Once that news broke, how could anyone have faulted Pedro Victor for staying? The course of world events was making it almost inconceivable that he would be forced to leave. Commercial air travel to Cuba was suspended. The world was on the brink of nuclear war for another six days, until Soviet premier Nikita Khrushchev announced on Radio Moscow that the missiles would be removed.
Pedro Victor’s legal status would remain unresolved for years. Technically he was living in the United States without permission. In 1966, though, the legal climate officially changed in his favor. In November of that year the Cuban Adjustment Act was put in place, allowing Cubans who had been admitted into the United States since January 1, 1959, to be granted permanent residency after being in the United States for one year.
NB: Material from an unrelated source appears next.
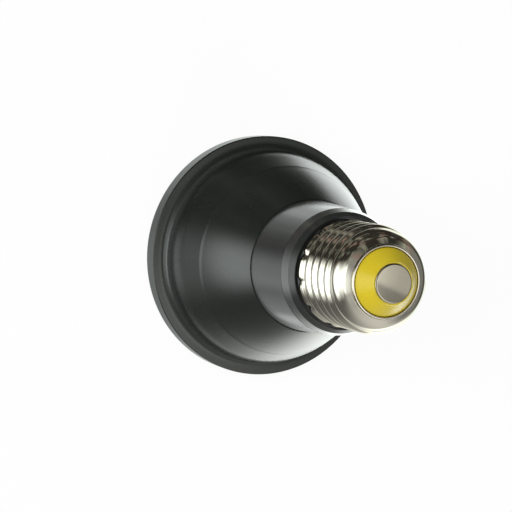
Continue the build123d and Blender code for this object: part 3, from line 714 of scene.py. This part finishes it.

The next summer Pedro Victor returned to the immigration bureaucracy to ask, once again, to become a permanent resident. The photograph that accompanied his application is a tipoff that he was more upbeat about his prospects. His mouth, set so grimly when he was stopped at the airport five years earlier, spreads into an impish smile. He looks like he’s about to laugh. His cheeks have even filled out a bit.
The form he filled out states that he had been a Cuban refugee since February 1965. Refugee status may have been granted retroactively, Yates suggested. On September 13, 1967, the signature of Robert L. Woytych, the district director of the Immigration and Naturalization Service, was stamped at a cockeyed angle on a sparse government form. The date stamp accompanying his signature strays over the previously blank line on the form, almost obscuring the numbers.
But the meaning is clear—application approved.